Description of the task: Extract every entry word for word.

[Extracted records]
## Begin

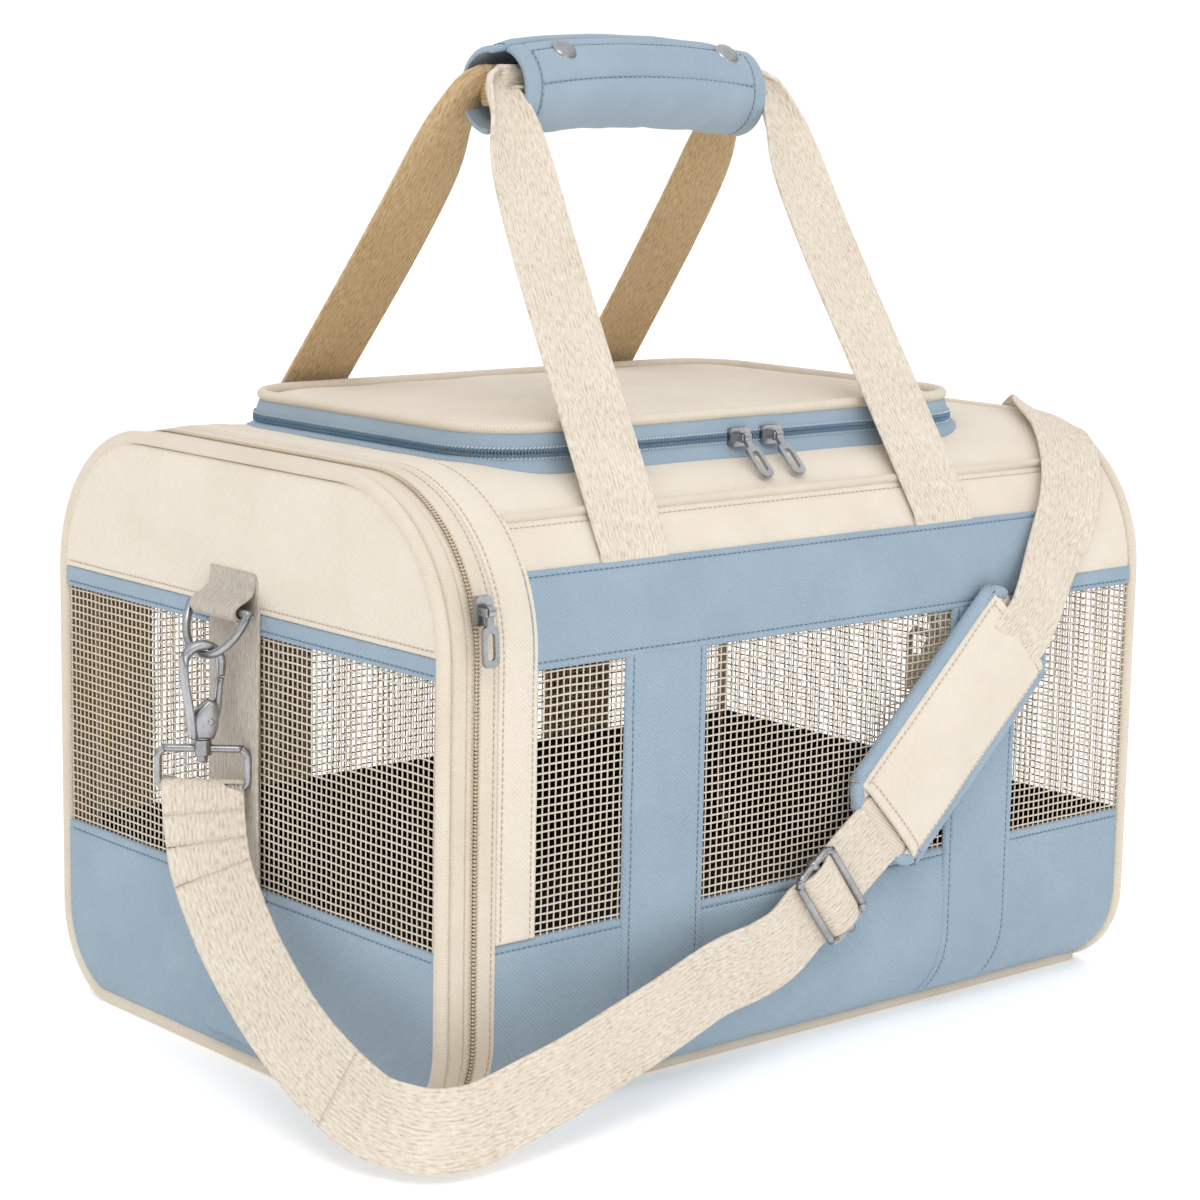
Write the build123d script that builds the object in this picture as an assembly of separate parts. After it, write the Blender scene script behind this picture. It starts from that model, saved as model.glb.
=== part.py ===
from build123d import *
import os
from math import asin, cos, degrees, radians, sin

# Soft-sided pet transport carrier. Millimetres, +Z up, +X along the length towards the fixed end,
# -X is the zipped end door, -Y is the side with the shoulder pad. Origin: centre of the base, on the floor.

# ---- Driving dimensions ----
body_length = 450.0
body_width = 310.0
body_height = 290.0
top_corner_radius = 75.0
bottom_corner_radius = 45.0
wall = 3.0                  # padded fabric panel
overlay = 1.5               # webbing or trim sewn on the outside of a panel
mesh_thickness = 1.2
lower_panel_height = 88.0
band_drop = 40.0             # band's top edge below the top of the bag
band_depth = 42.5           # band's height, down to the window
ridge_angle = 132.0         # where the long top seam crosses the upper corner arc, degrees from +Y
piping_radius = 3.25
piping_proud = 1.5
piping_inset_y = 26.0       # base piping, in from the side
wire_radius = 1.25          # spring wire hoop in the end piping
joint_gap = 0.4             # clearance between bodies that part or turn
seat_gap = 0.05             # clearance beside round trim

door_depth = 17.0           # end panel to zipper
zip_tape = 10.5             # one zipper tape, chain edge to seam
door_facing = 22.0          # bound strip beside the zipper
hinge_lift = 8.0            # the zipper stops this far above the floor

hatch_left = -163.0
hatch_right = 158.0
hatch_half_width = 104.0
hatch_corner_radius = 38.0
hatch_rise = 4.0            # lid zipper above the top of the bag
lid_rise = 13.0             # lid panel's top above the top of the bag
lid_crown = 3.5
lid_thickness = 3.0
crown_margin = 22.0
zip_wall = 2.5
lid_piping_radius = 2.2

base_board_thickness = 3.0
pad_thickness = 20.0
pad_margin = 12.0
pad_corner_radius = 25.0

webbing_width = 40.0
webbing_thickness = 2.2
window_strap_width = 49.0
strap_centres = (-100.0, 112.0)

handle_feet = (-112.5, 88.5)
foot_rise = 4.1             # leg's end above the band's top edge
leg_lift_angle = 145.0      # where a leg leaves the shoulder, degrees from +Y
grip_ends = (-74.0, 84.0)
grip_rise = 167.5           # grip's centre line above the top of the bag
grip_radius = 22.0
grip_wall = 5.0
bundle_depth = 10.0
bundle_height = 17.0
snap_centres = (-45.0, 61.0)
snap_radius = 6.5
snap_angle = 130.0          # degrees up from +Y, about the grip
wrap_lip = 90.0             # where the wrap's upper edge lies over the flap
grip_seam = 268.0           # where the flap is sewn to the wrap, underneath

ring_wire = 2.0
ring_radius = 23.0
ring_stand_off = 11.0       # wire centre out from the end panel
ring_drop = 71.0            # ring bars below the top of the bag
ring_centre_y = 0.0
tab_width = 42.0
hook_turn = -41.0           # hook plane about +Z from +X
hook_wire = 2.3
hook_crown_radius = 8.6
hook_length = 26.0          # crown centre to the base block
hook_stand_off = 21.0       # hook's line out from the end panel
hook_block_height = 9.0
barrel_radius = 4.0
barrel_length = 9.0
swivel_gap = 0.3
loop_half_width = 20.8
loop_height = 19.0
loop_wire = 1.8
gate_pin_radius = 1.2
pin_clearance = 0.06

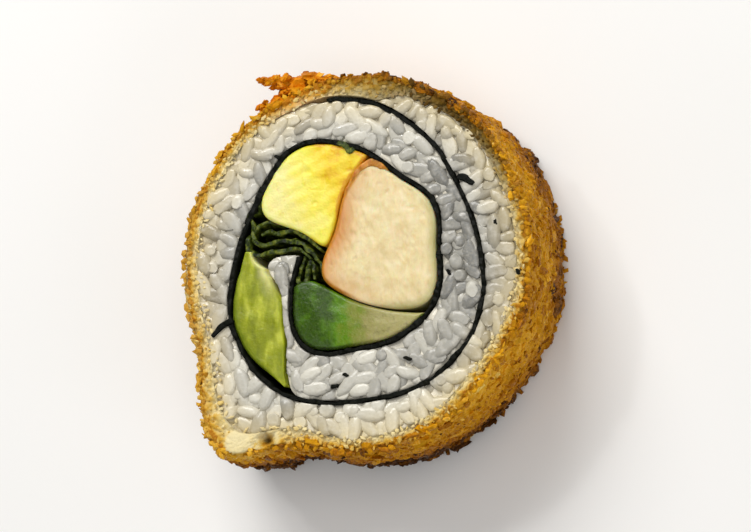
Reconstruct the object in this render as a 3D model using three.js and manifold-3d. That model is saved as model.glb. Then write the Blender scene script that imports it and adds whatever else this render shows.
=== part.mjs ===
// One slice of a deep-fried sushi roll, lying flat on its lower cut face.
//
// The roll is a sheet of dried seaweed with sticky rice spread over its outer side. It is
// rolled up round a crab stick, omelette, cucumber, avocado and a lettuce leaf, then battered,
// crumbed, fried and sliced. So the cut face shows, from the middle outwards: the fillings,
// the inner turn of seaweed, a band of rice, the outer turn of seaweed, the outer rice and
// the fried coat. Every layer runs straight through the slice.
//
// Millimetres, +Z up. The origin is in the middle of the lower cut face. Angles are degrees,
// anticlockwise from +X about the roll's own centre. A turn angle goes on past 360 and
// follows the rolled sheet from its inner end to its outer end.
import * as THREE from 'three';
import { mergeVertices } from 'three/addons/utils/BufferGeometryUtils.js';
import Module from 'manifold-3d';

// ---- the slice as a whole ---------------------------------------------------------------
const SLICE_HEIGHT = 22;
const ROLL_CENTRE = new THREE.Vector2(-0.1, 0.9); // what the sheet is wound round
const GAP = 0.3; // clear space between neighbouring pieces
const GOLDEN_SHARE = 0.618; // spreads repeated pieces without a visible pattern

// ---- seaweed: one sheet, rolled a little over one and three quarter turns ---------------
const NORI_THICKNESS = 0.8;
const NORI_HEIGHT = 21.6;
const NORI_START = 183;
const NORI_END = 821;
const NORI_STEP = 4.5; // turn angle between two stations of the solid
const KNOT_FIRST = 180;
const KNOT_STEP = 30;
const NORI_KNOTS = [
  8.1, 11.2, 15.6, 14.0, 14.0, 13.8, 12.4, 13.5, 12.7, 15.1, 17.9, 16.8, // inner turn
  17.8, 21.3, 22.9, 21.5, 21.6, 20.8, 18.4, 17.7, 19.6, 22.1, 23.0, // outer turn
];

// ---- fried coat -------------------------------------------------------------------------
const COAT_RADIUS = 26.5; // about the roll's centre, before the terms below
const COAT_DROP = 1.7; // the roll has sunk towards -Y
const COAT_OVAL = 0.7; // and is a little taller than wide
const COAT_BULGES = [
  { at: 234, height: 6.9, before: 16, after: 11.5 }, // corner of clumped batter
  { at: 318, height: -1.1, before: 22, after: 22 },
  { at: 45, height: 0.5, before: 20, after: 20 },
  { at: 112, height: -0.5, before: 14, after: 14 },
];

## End

Task output:
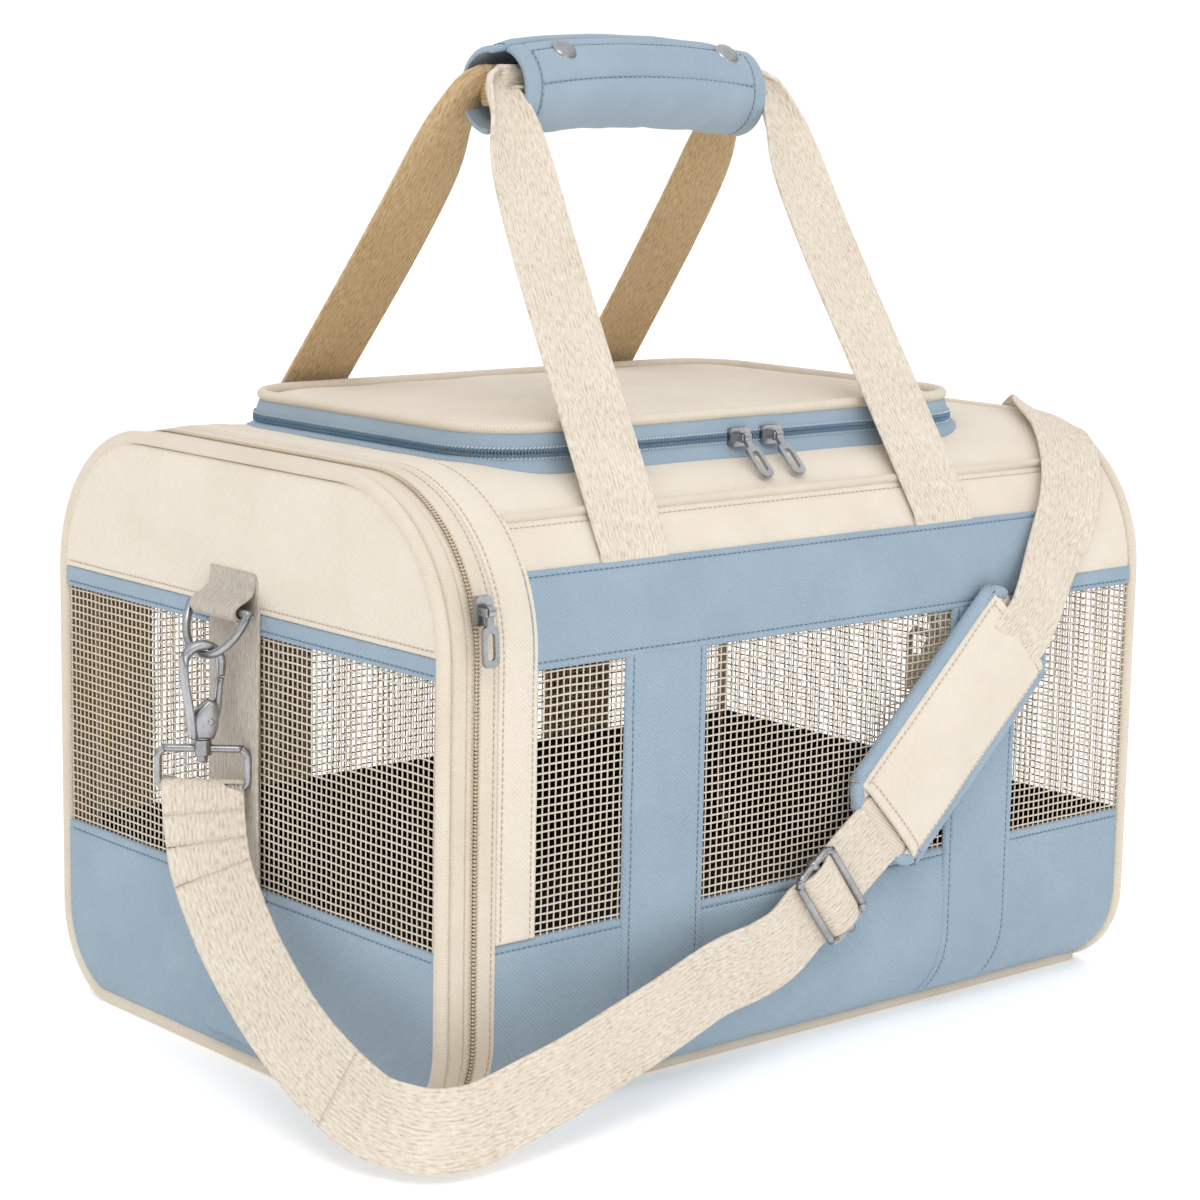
Write the build123d script that builds the object in this picture as an assembly of separate parts. After it, write the Blender scene script behind this picture. It starts from that model, saved as model.glb.
=== part.py ===
from build123d import *
import os
from math import asin, cos, degrees, radians, sin

# Soft-sided pet transport carrier. Millimetres, +Z up, +X along the length towards the fixed end,
# -X is the zipped end door, -Y is the side with the shoulder pad. Origin: centre of the base, on the floor.

# ---- Driving dimensions ----
body_length = 450.0
body_width = 310.0
body_height = 290.0
top_corner_radius = 75.0
bottom_corner_radius = 45.0
wall = 3.0                  # padded fabric panel
overlay = 1.5               # webbing or trim sewn on the outside of a panel
mesh_thickness = 1.2
lower_panel_height = 88.0
band_drop = 40.0             # band's top edge below the top of the bag
band_depth = 42.5           # band's height, down to the window
ridge_angle = 132.0         # where the long top seam crosses the upper corner arc, degrees from +Y
piping_radius = 3.25
piping_proud = 1.5
piping_inset_y = 26.0       # base piping, in from the side
wire_radius = 1.25          # spring wire hoop in the end piping
joint_gap = 0.4             # clearance between bodies that part or turn
seat_gap = 0.05             # clearance beside round trim

door_depth = 17.0           # end panel to zipper
zip_tape = 10.5             # one zipper tape, chain edge to seam
door_facing = 22.0          # bound strip beside the zipper
hinge_lift = 8.0            # the zipper stops this far above the floor

hatch_left = -163.0
hatch_right = 158.0
hatch_half_width = 104.0
hatch_corner_radius = 38.0
hatch_rise = 4.0            # lid zipper above the top of the bag
lid_rise = 13.0             # lid panel's top above the top of the bag
lid_crown = 3.5
lid_thickness = 3.0
crown_margin = 22.0
zip_wall = 2.5
lid_piping_radius = 2.2

base_board_thickness = 3.0
pad_thickness = 20.0
pad_margin = 12.0
pad_corner_radius = 25.0

webbing_width = 40.0
webbing_thickness = 2.2
window_strap_width = 49.0
strap_centres = (-100.0, 112.0)

handle_feet = (-112.5, 88.5)
foot_rise = 4.1             # leg's end above the band's top edge
leg_lift_angle = 145.0      # where a leg leaves the shoulder, degrees from +Y
grip_ends = (-74.0, 84.0)
grip_rise = 167.5           # grip's centre line above the top of the bag
grip_radius = 22.0
grip_wall = 5.0
bundle_depth = 10.0
bundle_height = 17.0
snap_centres = (-45.0, 61.0)
snap_radius = 6.5
snap_angle = 130.0          # degrees up from +Y, about the grip
wrap_lip = 90.0             # where the wrap's upper edge lies over the flap
grip_seam = 268.0           # where the flap is sewn to the wrap, underneath

ring_wire = 2.0
ring_radius = 23.0
ring_stand_off = 11.0       # wire centre out from the end panel
ring_drop = 71.0            # ring bars below the top of the bag
ring_centre_y = 0.0
tab_width = 42.0
hook_turn = -41.0           # hook plane about +Z from +X
hook_wire = 2.3
hook_crown_radius = 8.6
hook_length = 26.0          # crown centre to the base block
hook_stand_off = 21.0       # hook's line out from the end panel
hook_block_height = 9.0
barrel_radius = 4.0
barrel_length = 9.0
swivel_gap = 0.3
loop_half_width = 20.8
loop_height = 19.0
loop_wire = 1.8
gate_pin_radius = 1.2
pin_clearance = 0.06

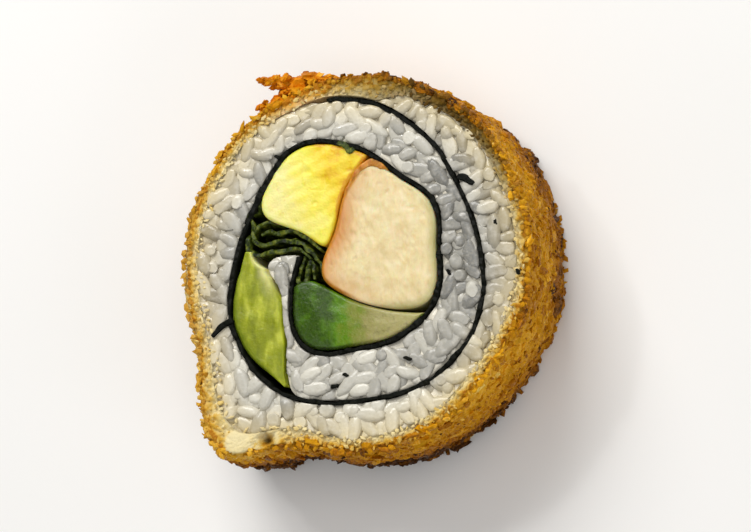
Reconstruct the object in this render as a 3D model using three.js and manifold-3d. That model is saved as model.glb. Then write the Blender scene script that imports it and adds whatever else this render shows.
=== part.mjs ===
// One slice of a deep-fried sushi roll, lying flat on its lower cut face.
//
// The roll is a sheet of dried seaweed with sticky rice spread over its outer side. It is
// rolled up round a crab stick, omelette, cucumber, avocado and a lettuce leaf, then battered,
// crumbed, fried and sliced. So the cut face shows, from the middle outwards: the fillings,
// the inner turn of seaweed, a band of rice, the outer turn of seaweed, the outer rice and
// the fried coat. Every layer runs straight through the slice.
//
// Millimetres, +Z up. The origin is in the middle of the lower cut face. Angles are degrees,
// anticlockwise from +X about the roll's own centre. A turn angle goes on past 360 and
// follows the rolled sheet from its inner end to its outer end.
import * as THREE from 'three';
import { mergeVertices } from 'three/addons/utils/BufferGeometryUtils.js';
import Module from 'manifold-3d';

// ---- the slice as a whole ---------------------------------------------------------------
const SLICE_HEIGHT = 22;
const ROLL_CENTRE = new THREE.Vector2(-0.1, 0.9); // what the sheet is wound round
const GAP = 0.3; // clear space between neighbouring pieces
const GOLDEN_SHARE = 0.618; // spreads repeated pieces without a visible pattern

// ---- seaweed: one sheet, rolled a little over one and three quarter turns ---------------
const NORI_THICKNESS = 0.8;
const NORI_HEIGHT = 21.6;
const NORI_START = 183;
const NORI_END = 821;
const NORI_STEP = 4.5; // turn angle between two stations of the solid
const KNOT_FIRST = 180;
const KNOT_STEP = 30;
const NORI_KNOTS = [
  8.1, 11.2, 15.6, 14.0, 14.0, 13.8, 12.4, 13.5, 12.7, 15.1, 17.9, 16.8, // inner turn
  17.8, 21.3, 22.9, 21.5, 21.6, 20.8, 18.4, 17.7, 19.6, 22.1, 23.0, // outer turn
];

// ---- fried coat -------------------------------------------------------------------------
const COAT_RADIUS = 26.5; // about the roll's centre, before the terms below
const COAT_DROP = 1.7; // the roll has sunk towards -Y
const COAT_OVAL = 0.7; // and is a little taller than wide
const COAT_BULGES = [
  { at: 234, height: 6.9, before: 16, after: 11.5 }, // corner of clumped batter
  { at: 318, height: -1.1, before: 22, after: 22 },
  { at: 45, height: 0.5, before: 20, after: 20 },
  { at: 112, height: -0.5, before: 14, after: 14 },
];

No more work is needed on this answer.